One of my favorite travel destinations is the Everglades (the heart of which is Everglades National Park). I've canoed in the mangroves, camped amid hoards of hungry mosquitoes and flies, and hiked on numerous trails during visits that began in 1961, with the most recent being in 2005. In spite of all the aspects that make the River of Grass inhospitable, it is still a fascinating place at any time of year.

Val with newly planted palms in Flamingo, 1961
Although the Everglades covers a huge area of Florida, there are only a few places where people can actually easily glimpse the wilderness. In the far northwest corner, Collier-Seminole State Park offers trails and a boat ramp. Along the northern part, 50 miles of the Tamiami Trail cuts through the swamp, with several places for public access. The most popular part of the 'Glades, though, is the road down to Flamingo.

Wildlife tops the list of attractions. Alligators, deer, birds, snakes, fish, and small mammals are surprisingly approachable from the few boardwalks and short trails off the paved roads. For those taking a closer look, the plants and invertebrate fauna can be equally interesting.

Beyond the details, the vistas in the Everglades are unlike anyplace else in the U.S. Dwarf cypress forest, sawgrass prairie, open lakes and ponds, mangroves, and hardwood hammocks offer landscapes that are both exotic and intriguing. The skies over the area seem to always have rapidly changing clouds that produce an endless variety of lighting conditions.

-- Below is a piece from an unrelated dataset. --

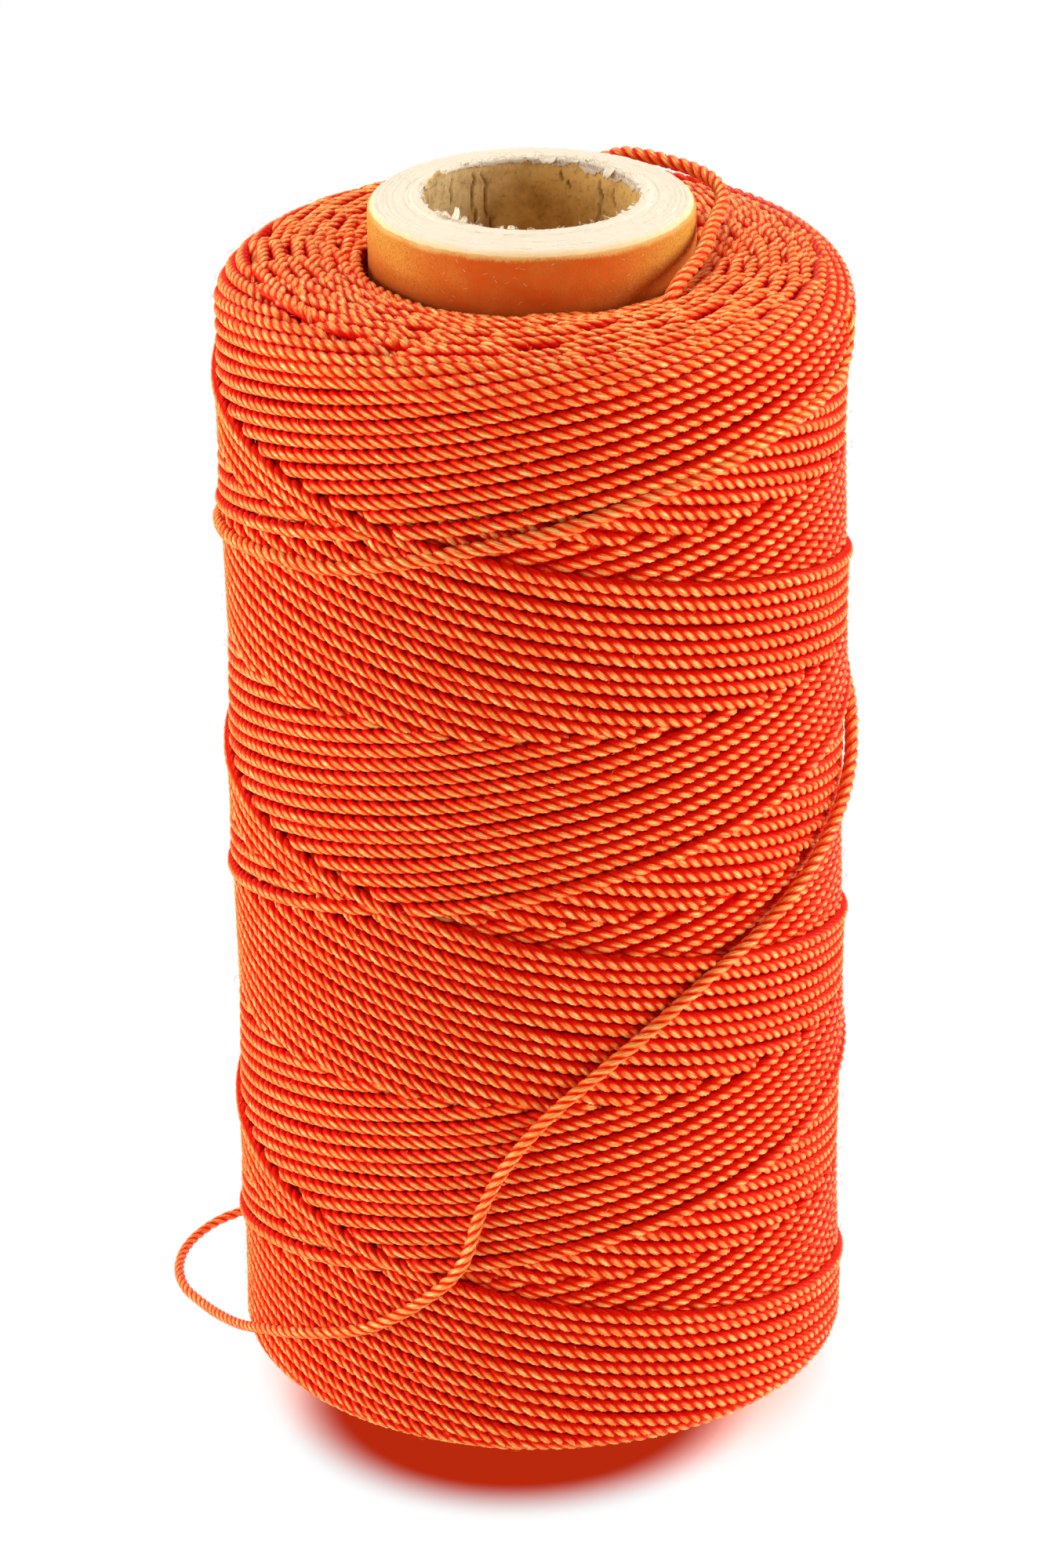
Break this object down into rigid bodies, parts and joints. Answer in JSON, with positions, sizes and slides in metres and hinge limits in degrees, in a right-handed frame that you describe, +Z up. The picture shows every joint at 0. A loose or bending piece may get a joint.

nonchalant young alligator

Here are some of my favorite places, all easily reached by car off the main roads:

1. Big Cypress Bend in the Fakahatchee Strand State Preserve. This is a short trail and boardwalk in the extreme northwest part of the Everglades, just off Highway 41 (the Tamiami Trail). Each visit has offered close-up views of otter, wading birds, hawks, fish, and baby alligators. The trail ends at a small pond teeming with activity. There are rarely very many people at this park.

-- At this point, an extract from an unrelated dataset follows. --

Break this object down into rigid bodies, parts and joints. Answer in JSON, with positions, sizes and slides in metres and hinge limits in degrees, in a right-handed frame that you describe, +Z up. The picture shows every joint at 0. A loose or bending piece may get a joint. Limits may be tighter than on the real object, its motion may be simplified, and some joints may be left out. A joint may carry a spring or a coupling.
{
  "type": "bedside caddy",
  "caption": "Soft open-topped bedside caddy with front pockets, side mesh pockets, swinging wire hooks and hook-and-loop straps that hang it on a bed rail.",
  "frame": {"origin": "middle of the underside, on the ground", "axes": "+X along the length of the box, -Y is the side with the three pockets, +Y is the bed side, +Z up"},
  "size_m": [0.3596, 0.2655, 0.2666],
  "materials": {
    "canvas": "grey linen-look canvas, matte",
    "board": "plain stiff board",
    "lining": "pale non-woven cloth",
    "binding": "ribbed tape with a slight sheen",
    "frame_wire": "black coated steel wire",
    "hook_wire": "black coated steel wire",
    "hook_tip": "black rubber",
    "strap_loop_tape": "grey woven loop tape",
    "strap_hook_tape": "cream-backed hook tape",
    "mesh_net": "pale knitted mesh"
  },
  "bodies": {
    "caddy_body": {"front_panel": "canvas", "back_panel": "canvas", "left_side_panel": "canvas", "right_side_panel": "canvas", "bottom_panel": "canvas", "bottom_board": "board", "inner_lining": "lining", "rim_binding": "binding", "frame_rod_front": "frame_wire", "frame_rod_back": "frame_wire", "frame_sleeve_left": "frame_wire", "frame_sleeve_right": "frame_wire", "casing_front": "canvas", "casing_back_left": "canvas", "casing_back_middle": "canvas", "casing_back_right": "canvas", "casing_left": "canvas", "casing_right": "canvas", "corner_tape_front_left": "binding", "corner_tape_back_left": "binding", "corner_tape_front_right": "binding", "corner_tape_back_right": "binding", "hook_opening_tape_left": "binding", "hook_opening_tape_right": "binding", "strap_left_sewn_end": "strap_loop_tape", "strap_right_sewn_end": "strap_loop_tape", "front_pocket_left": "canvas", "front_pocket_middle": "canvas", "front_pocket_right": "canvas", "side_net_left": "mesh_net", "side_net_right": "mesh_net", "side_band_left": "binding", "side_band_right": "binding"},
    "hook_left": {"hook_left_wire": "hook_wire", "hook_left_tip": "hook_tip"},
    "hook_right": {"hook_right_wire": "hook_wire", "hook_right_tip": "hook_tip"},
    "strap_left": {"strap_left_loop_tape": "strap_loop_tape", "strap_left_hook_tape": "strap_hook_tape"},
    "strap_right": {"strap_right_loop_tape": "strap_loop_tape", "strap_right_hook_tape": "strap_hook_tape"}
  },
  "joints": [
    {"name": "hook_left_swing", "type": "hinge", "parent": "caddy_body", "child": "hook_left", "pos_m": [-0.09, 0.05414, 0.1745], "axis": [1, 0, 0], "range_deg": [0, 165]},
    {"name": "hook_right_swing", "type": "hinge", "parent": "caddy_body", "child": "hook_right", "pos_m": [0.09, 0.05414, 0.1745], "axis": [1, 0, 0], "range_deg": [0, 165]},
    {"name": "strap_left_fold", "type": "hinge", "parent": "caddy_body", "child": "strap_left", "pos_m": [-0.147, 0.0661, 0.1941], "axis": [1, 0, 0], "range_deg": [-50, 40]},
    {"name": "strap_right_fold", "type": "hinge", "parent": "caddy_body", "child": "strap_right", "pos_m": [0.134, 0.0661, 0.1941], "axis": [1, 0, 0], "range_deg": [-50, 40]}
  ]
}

2. Kirby Storter Roadside Park, in the Big Cypress National Preserve. A lengthy boardwalk winds through low cypress and grass swamp, past gardens of epiphytes, or air plants, and on to more mature cypress swamp. It's a great place to see alligators, birds, and snakes.

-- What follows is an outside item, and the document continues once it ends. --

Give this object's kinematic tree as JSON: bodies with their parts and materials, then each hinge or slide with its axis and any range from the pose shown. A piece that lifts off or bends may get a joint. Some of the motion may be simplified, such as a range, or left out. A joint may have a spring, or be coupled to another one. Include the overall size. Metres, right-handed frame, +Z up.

caterpillar of the Faithful Beauty moth
3. Shark Valley in the Everglades. This is the only major destination in the northern end of the national park, and features a 14.5 mile paved hairpin-shaped bike trail, with a lookout tower at the far end. Because the landscape is totally flat, biking is easy and the slightly elevated road offers good views. Birds, including the endangered Everglades kite, are often abundant, and there is no dearth of alligators. A short trail near the observation tower allows very close views of snakes (often on the path), birds fishing, and alligators (also often on the path).

4. Anhinga Trail at Royal Palm. The first of several boardwalks/trails along the road down to Flamingo, the Anhinga Trail is extremely popular and also includes an interpretive center. From the parking lot, which frequently hosts crows raiding convertibles with the tops down and motorcycle storage compartments, to the alligators basking below roosts of myriad water birds along the end of the boardwalk, there is enough activity to keep anyone entertained for hours. Although photographers and birdwatchers might gather in large numbers, the boardwalks are long enough that there is room for everyone and the only problem is how to see all that is going on at any given time. One other challenge is pulling oneself away in order to move on to other points within the park.

anhinga drying its wings

5. The Pa-hay-okee Overlook. Although this short boardwalk doesn't often have the dense populations of wildlife found at other locations, the views from the elevated tower at the end are worth the short hike.

6. Mahogany Hammock. One of the few boardwalks into thick woods, this trail offers a shady view of palmettos and hardwood trees. Lizards, snakes, and birds are usually seen, including owls and other deep forest dwellers.

There are many more vantage points along the main roads, and just about any parking place will offer opportunities to see wildlife and enchanting vistas. The visitor centers at the park entrance and Flamingo provide more information, and there is much more to do than can be accomplished in a day or two. The Everglades is certainly a destination worthy of repeat trips.